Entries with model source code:
++++++++++

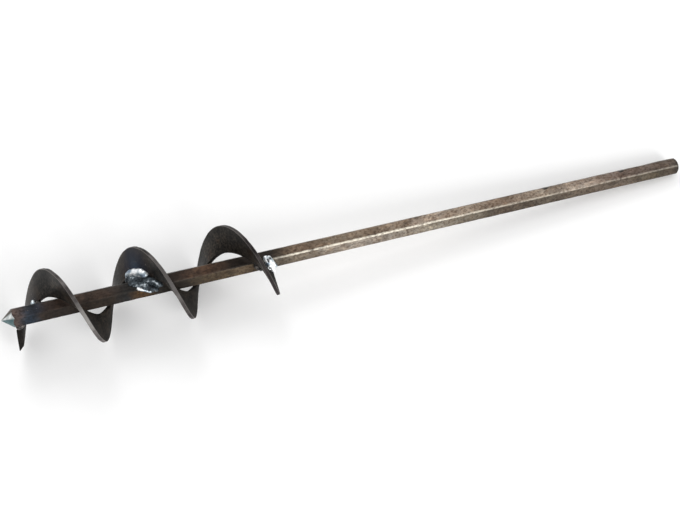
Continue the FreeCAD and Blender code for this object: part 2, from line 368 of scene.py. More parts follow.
points = points_of(bar)
depths = np.zeros(len(points))
for _ in range(DENT_COUNT):
    corner = math.radians(60) * rng.integers(6)
    place = BAR_LENGTH * rng.uniform(0.03, 0.97)
    length = MM * rng.uniform(0.8, 3.0)
    angle = corner + rng.normal(0, 0.06)
    press_dent(points, depths, place, angle, length, DENT_WIDTH, MM * rng.uniform(0.08, 0.3))
for place, depth in NICKS:
    press_dent(points, depths, place, REAR_TOP_CORNER, 3.2 * MM, 1.6 * MM, depth)
    press_dent(points, depths, place - 4 * MM, REAR_CORNER, 2.0 * MM, 1.5 * MM, depth / 2)

# %% Swollen drive end
SWELL_PLACE = 673 * MM
SWELL_LENGTH = 13 * MM
WAIST_PLACE = 652 * MM
WAIST_LENGTH = 9 * MM
SWELL_HEIGHT = 0.22 * MM
WAIST_DEPTH = 0.30 * MM
SWOLLEN_SIDE = math.radians(-60)
RIPPLE_HEIGHT = 0.07 * MM
RIPPLES_PER_METRE = 90

radius, azimuth = polar(points)
swell = SWELL_HEIGHT * np.exp(-(((points[:, 0] - SWELL_PLACE) / SWELL_LENGTH) ** 2))
waist = WAIST_DEPTH * np.exp(-(((points[:, 0] - WAIST_PLACE) / WAIST_LENGTH) ** 2))
one_sided = 0.5 + 0.5 * np.cos(azimuth - SWOLLEN_SIDE)
ripple = np.array([noise.noise(Vector(p) * RIPPLES_PER_METRE) for p in points]) * RIPPLE_HEIGHT
growth = (swell - waist) * one_sided + ripple * (points[:, 0] > END_ZONE)
points[:, 1:] *= (1 + growth / np.maximum(radius, MM))[:, None]
set_points(bar, points)
dent = bar.data.attributes.new("dent", "FLOAT", "POINT")
dent.data.foreach_set("value", depths / MM)
only(bar)
bpy.ops.object.shade_smooth_by_angle(angle=math.radians(24))
print("deepest dent", round(depths.max() / MM, 2), "mm")

# %% [markdown]
# ## The ribbon
# The flight is one length of flat bar, wound edge-on into a helix that stands clear of the hexagon
# bar. It is modelled the way it was made: first straight, with its corners rounded, its tail corner
# ground and its lead end bevelled to a tooth, then cut into short lengths and wound. X runs along the
# strip, Y is the distance from the bar's axis and Z goes through the thickness.

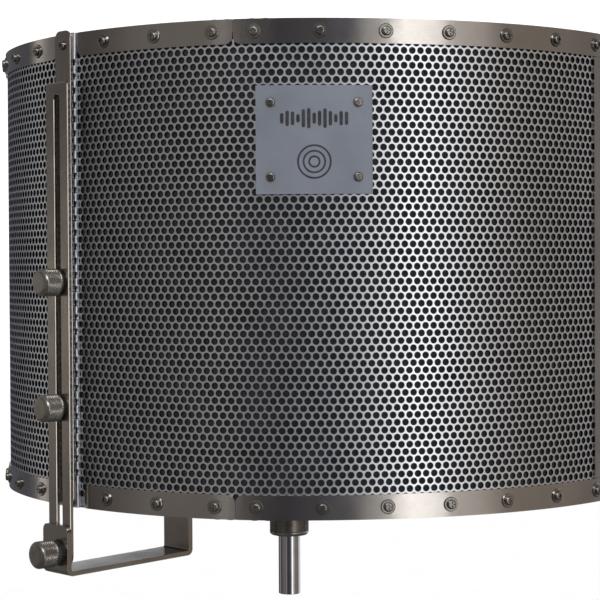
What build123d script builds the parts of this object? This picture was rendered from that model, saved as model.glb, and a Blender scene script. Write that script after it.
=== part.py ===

++++++++++

Prompt:
Determine the number of lines in the data that contain "scene" as a word or string, and state only that number.

Written solution:
2